"""

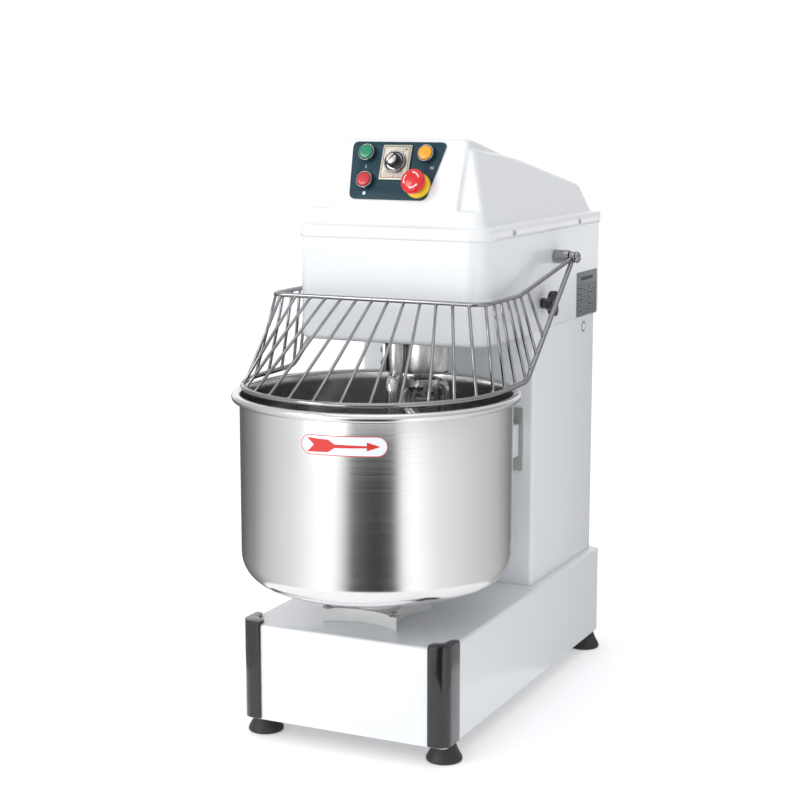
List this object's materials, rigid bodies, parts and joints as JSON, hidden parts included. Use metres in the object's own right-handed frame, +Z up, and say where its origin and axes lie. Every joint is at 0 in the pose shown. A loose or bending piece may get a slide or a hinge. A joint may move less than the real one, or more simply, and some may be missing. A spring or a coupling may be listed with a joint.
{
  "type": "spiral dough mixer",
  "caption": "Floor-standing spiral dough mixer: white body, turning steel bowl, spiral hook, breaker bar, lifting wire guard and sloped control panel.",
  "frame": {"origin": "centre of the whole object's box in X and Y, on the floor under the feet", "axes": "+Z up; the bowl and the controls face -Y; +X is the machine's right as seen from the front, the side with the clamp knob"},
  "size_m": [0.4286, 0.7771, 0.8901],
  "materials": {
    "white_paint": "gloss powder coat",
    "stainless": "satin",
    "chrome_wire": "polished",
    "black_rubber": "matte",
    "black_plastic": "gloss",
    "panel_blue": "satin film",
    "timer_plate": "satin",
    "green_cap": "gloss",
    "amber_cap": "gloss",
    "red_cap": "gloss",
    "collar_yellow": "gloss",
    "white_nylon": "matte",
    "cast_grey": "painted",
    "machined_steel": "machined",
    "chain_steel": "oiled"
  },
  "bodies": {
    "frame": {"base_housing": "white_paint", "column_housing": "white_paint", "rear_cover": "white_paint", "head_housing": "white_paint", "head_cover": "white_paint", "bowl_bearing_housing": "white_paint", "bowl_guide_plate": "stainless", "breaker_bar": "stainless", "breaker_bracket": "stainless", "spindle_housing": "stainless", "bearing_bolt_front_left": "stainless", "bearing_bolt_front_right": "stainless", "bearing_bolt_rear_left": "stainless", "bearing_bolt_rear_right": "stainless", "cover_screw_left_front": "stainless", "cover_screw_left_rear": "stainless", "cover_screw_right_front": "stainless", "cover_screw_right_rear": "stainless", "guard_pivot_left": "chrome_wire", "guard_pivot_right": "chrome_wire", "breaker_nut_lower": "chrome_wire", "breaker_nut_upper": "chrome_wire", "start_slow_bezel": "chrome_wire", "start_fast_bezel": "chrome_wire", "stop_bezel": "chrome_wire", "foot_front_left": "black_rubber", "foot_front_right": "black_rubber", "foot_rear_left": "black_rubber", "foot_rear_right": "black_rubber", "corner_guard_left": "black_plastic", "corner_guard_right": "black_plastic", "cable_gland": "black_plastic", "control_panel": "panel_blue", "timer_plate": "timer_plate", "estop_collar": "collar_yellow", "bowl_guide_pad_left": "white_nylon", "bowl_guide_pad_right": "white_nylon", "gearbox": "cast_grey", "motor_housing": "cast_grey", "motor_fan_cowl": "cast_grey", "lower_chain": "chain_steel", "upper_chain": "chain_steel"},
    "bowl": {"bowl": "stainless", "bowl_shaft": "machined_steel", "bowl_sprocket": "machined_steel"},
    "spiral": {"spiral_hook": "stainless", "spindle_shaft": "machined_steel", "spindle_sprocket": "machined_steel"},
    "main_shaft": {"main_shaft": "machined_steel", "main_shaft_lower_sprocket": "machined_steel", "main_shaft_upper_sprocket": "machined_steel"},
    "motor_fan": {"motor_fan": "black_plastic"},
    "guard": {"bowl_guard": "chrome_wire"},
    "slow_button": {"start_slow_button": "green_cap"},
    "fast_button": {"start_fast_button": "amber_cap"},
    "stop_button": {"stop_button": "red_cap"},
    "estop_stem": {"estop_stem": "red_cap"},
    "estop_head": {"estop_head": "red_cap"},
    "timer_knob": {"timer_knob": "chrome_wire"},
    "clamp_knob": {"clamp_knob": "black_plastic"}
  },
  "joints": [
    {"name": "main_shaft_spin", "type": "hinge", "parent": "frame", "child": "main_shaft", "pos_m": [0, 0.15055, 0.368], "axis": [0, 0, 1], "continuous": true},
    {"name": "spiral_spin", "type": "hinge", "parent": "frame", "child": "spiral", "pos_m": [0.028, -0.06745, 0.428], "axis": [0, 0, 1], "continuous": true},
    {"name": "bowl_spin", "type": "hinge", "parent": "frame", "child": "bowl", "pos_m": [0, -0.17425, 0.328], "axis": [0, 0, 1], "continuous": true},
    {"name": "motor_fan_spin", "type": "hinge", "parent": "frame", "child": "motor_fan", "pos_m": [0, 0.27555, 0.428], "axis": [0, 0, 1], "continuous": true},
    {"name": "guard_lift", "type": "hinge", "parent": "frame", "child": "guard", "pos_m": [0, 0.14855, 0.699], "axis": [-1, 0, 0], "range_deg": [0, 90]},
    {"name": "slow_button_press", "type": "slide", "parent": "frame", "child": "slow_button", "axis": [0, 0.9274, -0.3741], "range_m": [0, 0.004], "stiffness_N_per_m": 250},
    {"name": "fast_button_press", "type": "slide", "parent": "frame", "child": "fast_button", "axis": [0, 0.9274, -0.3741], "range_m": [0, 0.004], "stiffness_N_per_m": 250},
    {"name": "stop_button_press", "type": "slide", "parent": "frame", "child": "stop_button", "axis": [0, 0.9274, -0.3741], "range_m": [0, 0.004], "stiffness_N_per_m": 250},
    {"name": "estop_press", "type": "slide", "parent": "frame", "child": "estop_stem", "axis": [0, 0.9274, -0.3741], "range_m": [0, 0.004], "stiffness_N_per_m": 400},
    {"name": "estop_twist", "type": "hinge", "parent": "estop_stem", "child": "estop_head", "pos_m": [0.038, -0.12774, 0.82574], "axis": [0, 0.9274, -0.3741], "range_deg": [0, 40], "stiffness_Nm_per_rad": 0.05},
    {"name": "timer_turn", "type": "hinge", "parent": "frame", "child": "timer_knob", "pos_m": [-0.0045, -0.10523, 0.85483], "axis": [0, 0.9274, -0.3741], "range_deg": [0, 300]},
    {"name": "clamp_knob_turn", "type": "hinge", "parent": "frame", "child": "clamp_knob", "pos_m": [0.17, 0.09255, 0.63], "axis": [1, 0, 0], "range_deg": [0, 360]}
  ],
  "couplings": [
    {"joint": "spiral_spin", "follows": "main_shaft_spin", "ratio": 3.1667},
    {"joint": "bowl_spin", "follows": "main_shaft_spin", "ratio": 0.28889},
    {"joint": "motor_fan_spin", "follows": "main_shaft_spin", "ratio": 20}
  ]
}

"""

**Work to do:**
Using the data above, repeat every line exactly.

**Answer to this problem:**
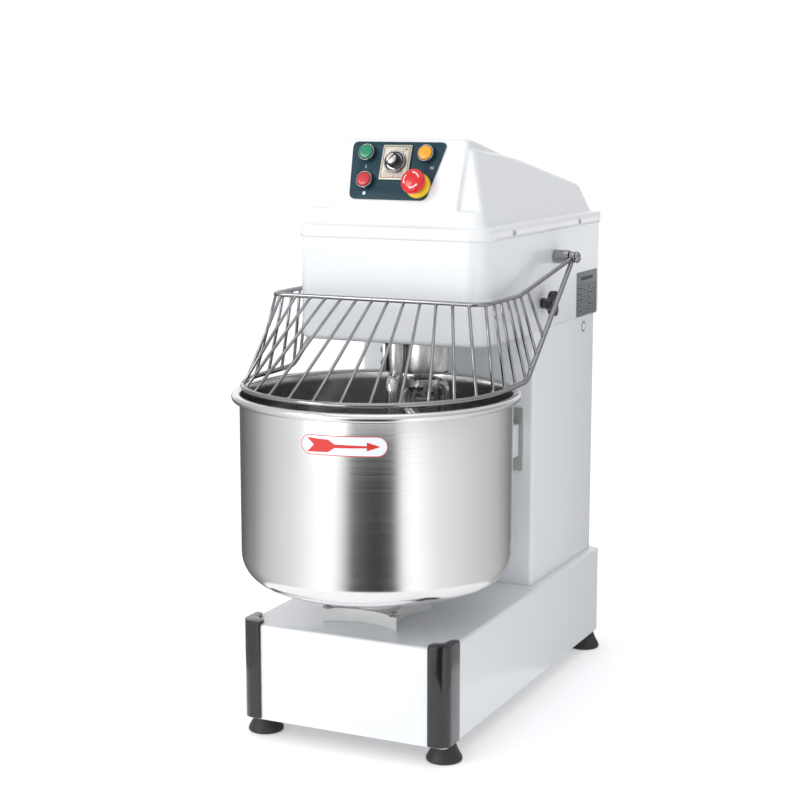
List this object's materials, rigid bodies, parts and joints as JSON, hidden parts included. Use metres in the object's own right-handed frame, +Z up, and say where its origin and axes lie. Every joint is at 0 in the pose shown. A loose or bending piece may get a slide or a hinge. A joint may move less than the real one, or more simply, and some may be missing. A spring or a coupling may be listed with a joint.
{
  "type": "spiral dough mixer",
  "caption": "Floor-standing spiral dough mixer: white body, turning steel bowl, spiral hook, breaker bar, lifting wire guard and sloped control panel.",
  "frame": {"origin": "centre of the whole object's box in X and Y, on the floor under the feet", "axes": "+Z up; the bowl and the controls face -Y; +X is the machine's right as seen from the front, the side with the clamp knob"},
  "size_m": [0.4286, 0.7771, 0.8901],
  "materials": {
    "white_paint": "gloss powder coat",
    "stainless": "satin",
    "chrome_wire": "polished",
    "black_rubber": "matte",
    "black_plastic": "gloss",
    "panel_blue": "satin film",
    "timer_plate": "satin",
    "green_cap": "gloss",
    "amber_cap": "gloss",
    "red_cap": "gloss",
    "collar_yellow": "gloss",
    "white_nylon": "matte",
    "cast_grey": "painted",
    "machined_steel": "machined",
    "chain_steel": "oiled"
  },
  "bodies": {
    "frame": {"base_housing": "white_paint", "column_housing": "white_paint", "rear_cover": "white_paint", "head_housing": "white_paint", "head_cover": "white_paint", "bowl_bearing_housing": "white_paint", "bowl_guide_plate": "stainless", "breaker_bar": "stainless", "breaker_bracket": "stainless", "spindle_housing": "stainless", "bearing_bolt_front_left": "stainless", "bearing_bolt_front_right": "stainless", "bearing_bolt_rear_left": "stainless", "bearing_bolt_rear_right": "stainless", "cover_screw_left_front": "stainless", "cover_screw_left_rear": "stainless", "cover_screw_right_front": "stainless", "cover_screw_right_rear": "stainless", "guard_pivot_left": "chrome_wire", "guard_pivot_right": "chrome_wire", "breaker_nut_lower": "chrome_wire", "breaker_nut_upper": "chrome_wire", "start_slow_bezel": "chrome_wire", "start_fast_bezel": "chrome_wire", "stop_bezel": "chrome_wire", "foot_front_left": "black_rubber", "foot_front_right": "black_rubber", "foot_rear_left": "black_rubber", "foot_rear_right": "black_rubber", "corner_guard_left": "black_plastic", "corner_guard_right": "black_plastic", "cable_gland": "black_plastic", "control_panel": "panel_blue", "timer_plate": "timer_plate", "estop_collar": "collar_yellow", "bowl_guide_pad_left": "white_nylon", "bowl_guide_pad_right": "white_nylon", "gearbox": "cast_grey", "motor_housing": "cast_grey", "motor_fan_cowl": "cast_grey", "lower_chain": "chain_steel", "upper_chain": "chain_steel"},
    "bowl": {"bowl": "stainless", "bowl_shaft": "machined_steel", "bowl_sprocket": "machined_steel"},
    "spiral": {"spiral_hook": "stainless", "spindle_shaft": "machined_steel", "spindle_sprocket": "machined_steel"},
    "main_shaft": {"main_shaft": "machined_steel", "main_shaft_lower_sprocket": "machined_steel", "main_shaft_upper_sprocket": "machined_steel"},
    "motor_fan": {"motor_fan": "black_plastic"},
    "guard": {"bowl_guard": "chrome_wire"},
    "slow_button": {"start_slow_button": "green_cap"},
    "fast_button": {"start_fast_button": "amber_cap"},
    "stop_button": {"stop_button": "red_cap"},
    "estop_stem": {"estop_stem": "red_cap"},
    "estop_head": {"estop_head": "red_cap"},
    "timer_knob": {"timer_knob": "chrome_wire"},
    "clamp_knob": {"clamp_knob": "black_plastic"}
  },
  "joints": [
    {"name": "main_shaft_spin", "type": "hinge", "parent": "frame", "child": "main_shaft", "pos_m": [0, 0.15055, 0.368], "axis": [0, 0, 1], "continuous": true},
    {"name": "spiral_spin", "type": "hinge", "parent": "frame", "child": "spiral", "pos_m": [0.028, -0.06745, 0.428], "axis": [0, 0, 1], "continuous": true},
    {"name": "bowl_spin", "type": "hinge", "parent": "frame", "child": "bowl", "pos_m": [0, -0.17425, 0.328], "axis": [0, 0, 1], "continuous": true},
    {"name": "motor_fan_spin", "type": "hinge", "parent": "frame", "child": "motor_fan", "pos_m": [0, 0.27555, 0.428], "axis": [0, 0, 1], "continuous": true},
    {"name": "guard_lift", "type": "hinge", "parent": "frame", "child": "guard", "pos_m": [0, 0.14855, 0.699], "axis": [-1, 0, 0], "range_deg": [0, 90]},
    {"name": "slow_button_press", "type": "slide", "parent": "frame", "child": "slow_button", "axis": [0, 0.9274, -0.3741], "range_m": [0, 0.004], "stiffness_N_per_m": 250},
    {"name": "fast_button_press", "type": "slide", "parent": "frame", "child": "fast_button", "axis": [0, 0.9274, -0.3741], "range_m": [0, 0.004], "stiffness_N_per_m": 250},
    {"name": "stop_button_press", "type": "slide", "parent": "frame", "child": "stop_button", "axis": [0, 0.9274, -0.3741], "range_m": [0, 0.004], "stiffness_N_per_m": 250},
    {"name": "estop_press", "type": "slide", "parent": "frame", "child": "estop_stem", "axis": [0, 0.9274, -0.3741], "range_m": [0, 0.004], "stiffness_N_per_m": 400},
    {"name": "estop_twist", "type": "hinge", "parent": "estop_stem", "child": "estop_head", "pos_m": [0.038, -0.12774, 0.82574], "axis": [0, 0.9274, -0.3741], "range_deg": [0, 40], "stiffness_Nm_per_rad": 0.05},
    {"name": "timer_turn", "type": "hinge", "parent": "frame", "child": "timer_knob", "pos_m": [-0.0045, -0.10523, 0.85483], "axis": [0, 0.9274, -0.3741], "range_deg": [0, 300]},
    {"name": "clamp_knob_turn", "type": "hinge", "parent": "frame", "child": "clamp_knob", "pos_m": [0.17, 0.09255, 0.63], "axis": [1, 0, 0], "range_deg": [0, 360]}
  ],
  "couplings": [
    {"joint": "spiral_spin", "follows": "main_shaft_spin", "ratio": 3.1667},
    {"joint": "bowl_spin", "follows": "main_shaft_spin", "ratio": 0.28889},
    {"joint": "motor_fan_spin", "follows": "main_shaft_spin", "ratio": 20}
  ]
}